World leaders promised in 2015 to try to limit the long-term temperature rise to 1.5C, which is seen as crucial to help avoid the most damaging impacts.
This first year-long breach doesn’t break that landmark “Paris agreement”, but it does bring the world closer to doing so in the long-term.
Urgent action to cut carbon emissions can still slow warming, scientists say.
“To go over [1.5C of warming] on an annual average is significant,” says Prof Liz Bentley, chief executive of the Royal Meteorological Society.
“It’s another step in the wrong direction. But we know what we’ve got to do.”
Limiting long-term warming to 1.5C above “pre-industrial” levels – before humans started burning large amounts of fossil fuels – has become a key symbol of international efforts to tackle climate change.
A landmark UN report in 2018 said that the risks from climate change – such as intense heatwaves, rising sea-levels and loss of wildlife – were much higher at 2C of warming than at 1.5C.
But temperatures have kept rising at a concerning pace, data from the EU’s Copernicus Climate Change Service from the past year shows, illustrated in the graph below. The period from February 2023 to January 2024 reached 1.52C of warming.

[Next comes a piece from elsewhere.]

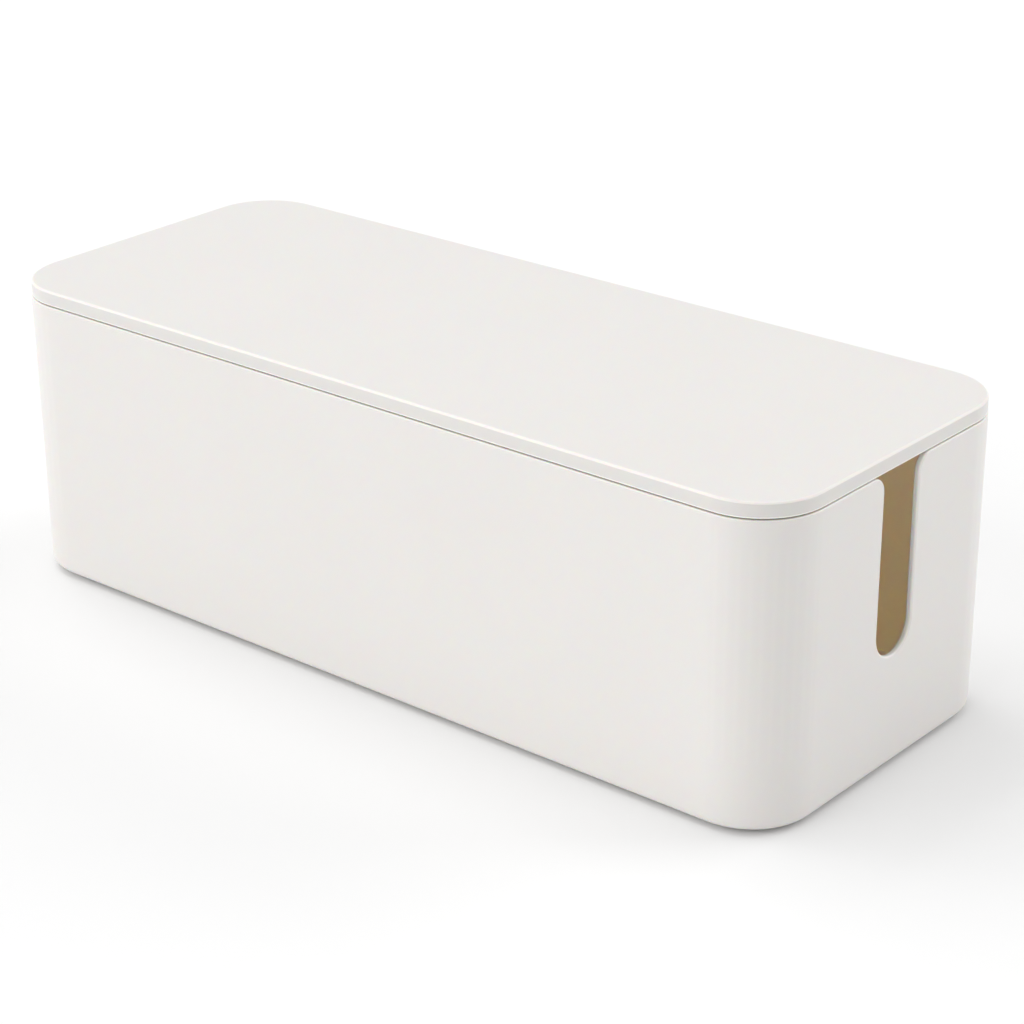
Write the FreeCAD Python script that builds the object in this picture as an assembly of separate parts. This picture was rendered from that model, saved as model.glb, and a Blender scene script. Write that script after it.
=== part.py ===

This year-long breach is no major surprise. January was the eighth record warm month in a row.
In fact, one science group, Berkeley Earth, says that the calendar year 2023 was more than 1.5C above pre-industrial levels. Other science bodies, such as Nasa, put the past 12 months slightly below 1.5C of warming.
These small differences are mainly due to the way global temperatures are estimated for the late 1800s, when measurements were more sparse.
But all the major datasets agree on the recent warming trajectory and that the world is in by far its warmest period since modern records began – and likely for much longer.